WORK REQUIRED -
Write out the whole listing again, exactly.

··········

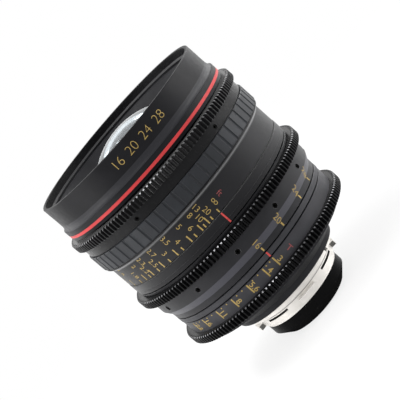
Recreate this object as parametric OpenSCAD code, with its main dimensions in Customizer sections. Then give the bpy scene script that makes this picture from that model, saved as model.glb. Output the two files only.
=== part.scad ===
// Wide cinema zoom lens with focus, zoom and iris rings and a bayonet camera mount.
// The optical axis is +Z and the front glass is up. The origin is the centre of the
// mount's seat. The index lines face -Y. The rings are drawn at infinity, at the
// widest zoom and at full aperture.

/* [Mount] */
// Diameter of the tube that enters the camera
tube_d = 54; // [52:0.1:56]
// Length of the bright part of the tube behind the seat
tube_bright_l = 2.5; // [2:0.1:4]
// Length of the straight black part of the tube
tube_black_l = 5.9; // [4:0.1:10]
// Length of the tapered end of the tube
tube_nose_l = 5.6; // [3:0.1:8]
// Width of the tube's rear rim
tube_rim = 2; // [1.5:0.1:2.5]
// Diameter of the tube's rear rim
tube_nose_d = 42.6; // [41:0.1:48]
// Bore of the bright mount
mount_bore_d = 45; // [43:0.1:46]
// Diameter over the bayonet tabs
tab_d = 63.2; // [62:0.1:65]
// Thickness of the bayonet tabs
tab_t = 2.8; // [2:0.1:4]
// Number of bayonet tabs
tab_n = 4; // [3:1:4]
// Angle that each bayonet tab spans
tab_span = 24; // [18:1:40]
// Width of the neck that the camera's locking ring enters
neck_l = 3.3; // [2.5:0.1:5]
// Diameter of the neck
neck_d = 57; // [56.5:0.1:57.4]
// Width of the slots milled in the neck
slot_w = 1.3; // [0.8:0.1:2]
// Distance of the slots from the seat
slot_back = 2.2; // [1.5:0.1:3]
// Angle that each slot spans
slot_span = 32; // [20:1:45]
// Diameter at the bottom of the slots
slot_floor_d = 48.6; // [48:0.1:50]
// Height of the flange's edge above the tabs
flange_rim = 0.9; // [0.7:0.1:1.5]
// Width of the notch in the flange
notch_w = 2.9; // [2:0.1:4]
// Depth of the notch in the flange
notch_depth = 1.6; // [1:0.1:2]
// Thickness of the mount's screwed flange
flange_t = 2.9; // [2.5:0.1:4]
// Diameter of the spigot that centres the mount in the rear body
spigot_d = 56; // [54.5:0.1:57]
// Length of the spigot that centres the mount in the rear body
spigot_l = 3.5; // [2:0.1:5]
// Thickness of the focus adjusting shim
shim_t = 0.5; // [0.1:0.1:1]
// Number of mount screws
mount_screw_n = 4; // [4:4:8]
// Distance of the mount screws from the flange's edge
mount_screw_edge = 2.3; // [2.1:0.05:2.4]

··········

SOLUTION TO THIS EXERCISE -
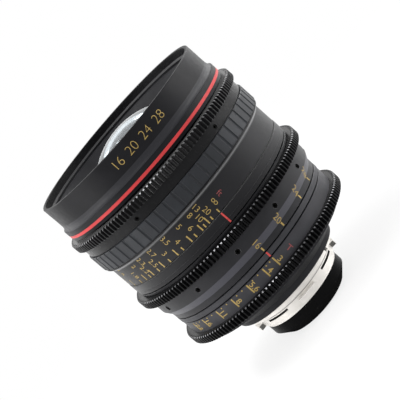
Recreate this object as parametric OpenSCAD code, with its main dimensions in Customizer sections. Then give the bpy scene script that makes this picture from that model, saved as model.glb. Output the two files only.
=== part.scad ===
// Wide cinema zoom lens with focus, zoom and iris rings and a bayonet camera mount.
// The optical axis is +Z and the front glass is up. The origin is the centre of the
// mount's seat. The index lines face -Y. The rings are drawn at infinity, at the
// widest zoom and at full aperture.

/* [Mount] */
// Diameter of the tube that enters the camera
tube_d = 54; // [52:0.1:56]
// Length of the bright part of the tube behind the seat
tube_bright_l = 2.5; // [2:0.1:4]
// Length of the straight black part of the tube
tube_black_l = 5.9; // [4:0.1:10]
// Length of the tapered end of the tube
tube_nose_l = 5.6; // [3:0.1:8]
// Width of the tube's rear rim
tube_rim = 2; // [1.5:0.1:2.5]
// Diameter of the tube's rear rim
tube_nose_d = 42.6; // [41:0.1:48]
// Bore of the bright mount
mount_bore_d = 45; // [43:0.1:46]
// Diameter over the bayonet tabs
tab_d = 63.2; // [62:0.1:65]
// Thickness of the bayonet tabs
tab_t = 2.8; // [2:0.1:4]
// Number of bayonet tabs
tab_n = 4; // [3:1:4]
// Angle that each bayonet tab spans
tab_span = 24; // [18:1:40]
// Width of the neck that the camera's locking ring enters
neck_l = 3.3; // [2.5:0.1:5]
// Diameter of the neck
neck_d = 57; // [56.5:0.1:57.4]
// Width of the slots milled in the neck
slot_w = 1.3; // [0.8:0.1:2]
// Distance of the slots from the seat
slot_back = 2.2; // [1.5:0.1:3]
// Angle that each slot spans
slot_span = 32; // [20:1:45]
// Diameter at the bottom of the slots
slot_floor_d = 48.6; // [48:0.1:50]
// Height of the flange's edge above the tabs
flange_rim = 0.9; // [0.7:0.1:1.5]
// Width of the notch in the flange
notch_w = 2.9; // [2:0.1:4]
// Depth of the notch in the flange
notch_depth = 1.6; // [1:0.1:2]
// Thickness of the mount's screwed flange
flange_t = 2.9; // [2.5:0.1:4]
// Diameter of the spigot that centres the mount in the rear body
spigot_d = 56; // [54.5:0.1:57]
// Length of the spigot that centres the mount in the rear body
spigot_l = 3.5; // [2:0.1:5]
// Thickness of the focus adjusting shim
shim_t = 0.5; // [0.1:0.1:1]
// Number of mount screws
mount_screw_n = 4; // [4:4:8]
// Distance of the mount screws from the flange's edge
mount_screw_edge = 2.3; // [2.1:0.05:2.4]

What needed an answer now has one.